Que lui enseigne le cinéaste prolifique et passionnant ? Qu’on peut considérer différentes voies de connaissance : associative (en pratiquant les jeux de la correspondance), littérale (en s’en tenant à la biographie), doxale (en annexant des commentaires), fabulaire (en se livrant à l’invention), etc. Melvil Poupaud évoque la manière dont fonctionne l’esprit du cinéaste en décrivant son lieu d’habitation :

« À force de coloniser son immeuble et les immeubles voisins, Raúl a fini par construire un véritable labyrinthe, tapissé de livres et de K7 vidéo, qui n’a cessé, depuis son arrivée en France, de s’étendre sur toute une portion du boulevard de Belleville… Je me mis à parcourir ce réseau de couloirs infinis comme autant de synapses qui, depuis ma dernière visite, avaient encore évolué, et dans lesquelles les livres et les films entreposés devaient opérer comme des milliards de connexions dans le cerveau ruizien… » Métaphore suggestive de l’art du cinéaste, qui l’inspire dans sa vie et son livre, où l’on retrouve justement la narration biographique, la fable, les commentaires d’autrui en bas de pages, et les photographies qui font conversation les unes avec les autres.

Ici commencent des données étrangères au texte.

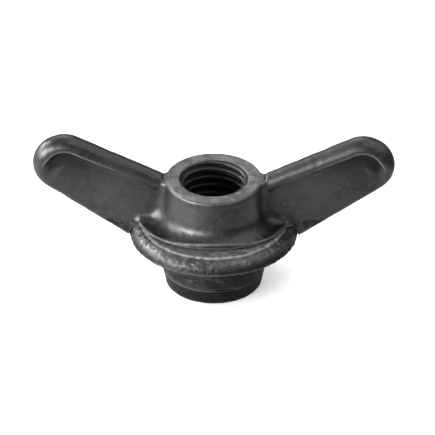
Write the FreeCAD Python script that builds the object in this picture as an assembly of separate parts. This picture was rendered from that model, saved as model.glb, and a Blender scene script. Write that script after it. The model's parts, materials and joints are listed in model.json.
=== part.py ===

Autre père putatif : Serge Daney, qu’il fréquenta jusqu’à la mort de ce dernier, dont il retint de belles sentences : « … L’important, c’est que le conte soit juste », ou encore, ce dialogue entre eux deux : « – Pourquoi ce beau plan ne dure-t-il pas plus longtemps ? – Parce qu’il ne sait pas qu’il est beau ! »

Que Melvil Poupaud ait joué dans les films des plus grands (outre Ruiz, Doillon, Ozon, Desplechin, Cassavetes…), qu’il ait vécu avec Chiara Mastroianni, la fille de Marcello et de Catherine Deneuve, n’est pas ce qui retient le plus. On aime davantage sa manière de passer d’un rôle dans un film à un rôle dans sa vie (en marge d’un tournage où il s’ennuie, il joue à être Marcel Duchamp dans un film qu’il invente), de l’écriture d’un scénario à une réflexion qui ne manque pas de force sur l’art du comédien.

  1. Raúl Ruiz vient de mourir ce 19 août à Paris. La Quinzaine littéraire a rendu compte de ses films dans les numéros 213, 303, 388, 405, 695 et 764.